* **Data shown**:
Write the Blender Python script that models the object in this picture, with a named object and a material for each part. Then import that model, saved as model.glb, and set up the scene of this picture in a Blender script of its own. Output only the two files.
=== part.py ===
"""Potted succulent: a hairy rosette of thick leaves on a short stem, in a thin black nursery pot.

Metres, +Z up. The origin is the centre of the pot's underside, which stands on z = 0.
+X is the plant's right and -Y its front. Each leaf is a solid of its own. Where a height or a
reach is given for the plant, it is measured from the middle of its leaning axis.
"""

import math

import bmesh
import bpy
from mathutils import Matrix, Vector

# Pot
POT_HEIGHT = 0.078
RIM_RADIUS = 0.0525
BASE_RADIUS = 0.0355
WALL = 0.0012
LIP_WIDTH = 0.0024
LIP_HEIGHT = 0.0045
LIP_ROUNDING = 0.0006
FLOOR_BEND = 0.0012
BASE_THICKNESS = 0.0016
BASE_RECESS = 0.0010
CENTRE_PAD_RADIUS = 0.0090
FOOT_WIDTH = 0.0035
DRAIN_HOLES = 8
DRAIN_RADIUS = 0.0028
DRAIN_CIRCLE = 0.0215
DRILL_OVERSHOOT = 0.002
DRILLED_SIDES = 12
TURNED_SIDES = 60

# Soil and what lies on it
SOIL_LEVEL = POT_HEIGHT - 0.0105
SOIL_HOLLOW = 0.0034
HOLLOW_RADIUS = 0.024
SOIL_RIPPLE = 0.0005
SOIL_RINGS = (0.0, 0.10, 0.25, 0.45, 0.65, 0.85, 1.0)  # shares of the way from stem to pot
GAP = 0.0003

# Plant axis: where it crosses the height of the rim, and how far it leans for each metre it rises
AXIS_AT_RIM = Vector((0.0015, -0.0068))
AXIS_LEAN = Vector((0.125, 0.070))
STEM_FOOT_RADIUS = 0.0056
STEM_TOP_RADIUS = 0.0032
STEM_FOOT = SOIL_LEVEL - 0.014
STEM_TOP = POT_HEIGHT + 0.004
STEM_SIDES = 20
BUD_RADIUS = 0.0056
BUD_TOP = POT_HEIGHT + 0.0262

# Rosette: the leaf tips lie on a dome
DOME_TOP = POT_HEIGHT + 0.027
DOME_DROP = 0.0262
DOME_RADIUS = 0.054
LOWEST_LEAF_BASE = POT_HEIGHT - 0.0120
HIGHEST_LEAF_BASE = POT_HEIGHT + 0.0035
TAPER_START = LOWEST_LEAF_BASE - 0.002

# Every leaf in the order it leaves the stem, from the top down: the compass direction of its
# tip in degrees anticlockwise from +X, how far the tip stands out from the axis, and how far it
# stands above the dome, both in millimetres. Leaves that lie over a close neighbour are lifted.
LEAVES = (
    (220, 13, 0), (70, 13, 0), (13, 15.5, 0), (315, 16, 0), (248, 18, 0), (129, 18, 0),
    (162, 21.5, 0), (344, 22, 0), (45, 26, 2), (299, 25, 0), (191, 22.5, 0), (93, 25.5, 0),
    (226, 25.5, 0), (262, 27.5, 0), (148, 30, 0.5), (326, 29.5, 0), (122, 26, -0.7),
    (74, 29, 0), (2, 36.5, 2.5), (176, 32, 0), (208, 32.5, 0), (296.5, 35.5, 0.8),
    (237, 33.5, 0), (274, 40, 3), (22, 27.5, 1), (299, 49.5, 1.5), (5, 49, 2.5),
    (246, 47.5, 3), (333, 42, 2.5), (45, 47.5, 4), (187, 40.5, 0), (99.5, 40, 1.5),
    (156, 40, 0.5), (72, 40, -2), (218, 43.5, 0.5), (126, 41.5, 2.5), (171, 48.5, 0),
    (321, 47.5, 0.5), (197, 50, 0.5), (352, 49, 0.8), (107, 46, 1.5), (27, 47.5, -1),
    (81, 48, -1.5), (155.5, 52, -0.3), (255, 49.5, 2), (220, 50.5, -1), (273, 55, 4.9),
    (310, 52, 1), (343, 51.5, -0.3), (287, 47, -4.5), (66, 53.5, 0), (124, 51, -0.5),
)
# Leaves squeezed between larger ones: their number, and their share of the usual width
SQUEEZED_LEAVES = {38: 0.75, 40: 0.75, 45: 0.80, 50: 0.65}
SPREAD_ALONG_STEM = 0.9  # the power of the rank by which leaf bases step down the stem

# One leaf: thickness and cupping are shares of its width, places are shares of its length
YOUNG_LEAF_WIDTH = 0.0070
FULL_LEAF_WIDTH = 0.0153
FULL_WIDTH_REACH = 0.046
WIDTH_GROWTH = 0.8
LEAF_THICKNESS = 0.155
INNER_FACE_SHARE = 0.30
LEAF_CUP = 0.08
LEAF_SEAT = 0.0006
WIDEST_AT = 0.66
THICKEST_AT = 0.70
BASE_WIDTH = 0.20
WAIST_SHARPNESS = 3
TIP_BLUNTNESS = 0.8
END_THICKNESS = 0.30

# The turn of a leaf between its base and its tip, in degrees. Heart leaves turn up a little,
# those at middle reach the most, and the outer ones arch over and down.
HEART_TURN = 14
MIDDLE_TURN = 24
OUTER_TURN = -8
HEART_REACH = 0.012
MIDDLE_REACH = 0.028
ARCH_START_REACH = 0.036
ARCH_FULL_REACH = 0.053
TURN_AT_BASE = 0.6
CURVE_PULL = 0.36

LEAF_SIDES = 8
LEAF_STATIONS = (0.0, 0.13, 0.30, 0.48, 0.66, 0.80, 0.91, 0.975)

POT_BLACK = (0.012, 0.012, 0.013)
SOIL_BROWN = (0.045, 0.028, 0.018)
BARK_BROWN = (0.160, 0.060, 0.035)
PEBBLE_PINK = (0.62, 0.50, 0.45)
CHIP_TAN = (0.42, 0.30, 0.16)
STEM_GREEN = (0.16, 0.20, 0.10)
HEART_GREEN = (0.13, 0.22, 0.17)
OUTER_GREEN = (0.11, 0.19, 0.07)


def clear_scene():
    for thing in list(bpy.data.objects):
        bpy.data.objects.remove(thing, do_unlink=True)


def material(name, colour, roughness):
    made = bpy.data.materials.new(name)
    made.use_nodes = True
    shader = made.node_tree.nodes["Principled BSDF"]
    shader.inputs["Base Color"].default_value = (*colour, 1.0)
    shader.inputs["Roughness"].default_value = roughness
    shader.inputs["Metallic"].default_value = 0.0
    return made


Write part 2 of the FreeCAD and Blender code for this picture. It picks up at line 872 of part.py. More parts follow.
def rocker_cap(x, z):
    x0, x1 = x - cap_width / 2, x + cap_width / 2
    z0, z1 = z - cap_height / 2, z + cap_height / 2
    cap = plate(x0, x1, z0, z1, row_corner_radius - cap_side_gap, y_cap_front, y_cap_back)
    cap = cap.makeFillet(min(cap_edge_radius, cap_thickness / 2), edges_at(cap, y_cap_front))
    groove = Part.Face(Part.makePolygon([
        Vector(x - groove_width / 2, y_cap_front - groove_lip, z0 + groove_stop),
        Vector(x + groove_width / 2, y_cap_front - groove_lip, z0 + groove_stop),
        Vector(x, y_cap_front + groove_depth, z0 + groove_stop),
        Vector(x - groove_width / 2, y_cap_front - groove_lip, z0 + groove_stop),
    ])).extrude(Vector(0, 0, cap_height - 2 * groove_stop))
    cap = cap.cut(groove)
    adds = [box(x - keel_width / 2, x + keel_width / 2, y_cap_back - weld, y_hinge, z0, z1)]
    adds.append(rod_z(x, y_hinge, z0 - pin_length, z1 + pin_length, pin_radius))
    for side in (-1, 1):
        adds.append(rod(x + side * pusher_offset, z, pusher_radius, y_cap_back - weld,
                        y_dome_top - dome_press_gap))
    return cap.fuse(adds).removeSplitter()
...
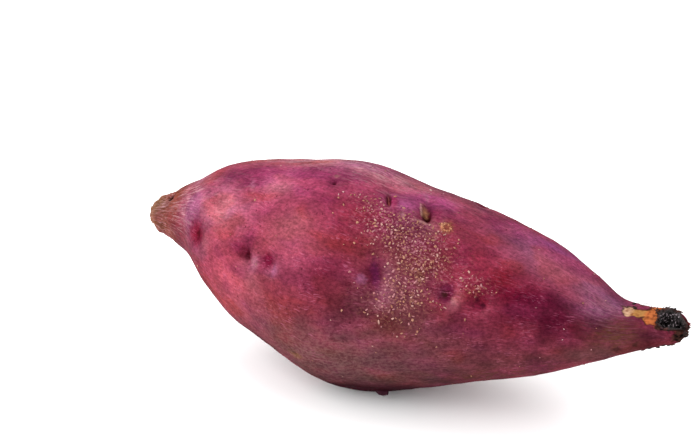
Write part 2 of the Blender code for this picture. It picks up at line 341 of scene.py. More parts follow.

* **To do**:
Within the material above, extract exactly the lines that start at the line containing "Write the Blender" and stop after the line containing "from mathutils import Matrix, Vector", and only those.

* **Correct response**:
Write the Blender Python script that models the object in this picture, with a named object and a material for each part. Then import that model, saved as model.glb, and set up the scene of this picture in a Blender script of its own. Output only the two files.
=== part.py ===
"""Potted succulent: a hairy rosette of thick leaves on a short stem, in a thin black nursery pot.

Metres, +Z up. The origin is the centre of the pot's underside, which stands on z = 0.
+X is the plant's right and -Y its front. Each leaf is a solid of its own. Where a height or a
reach is given for the plant, it is measured from the middle of its leaning axis.
"""

import math

import bmesh
import bpy
from mathutils import Matrix, Vector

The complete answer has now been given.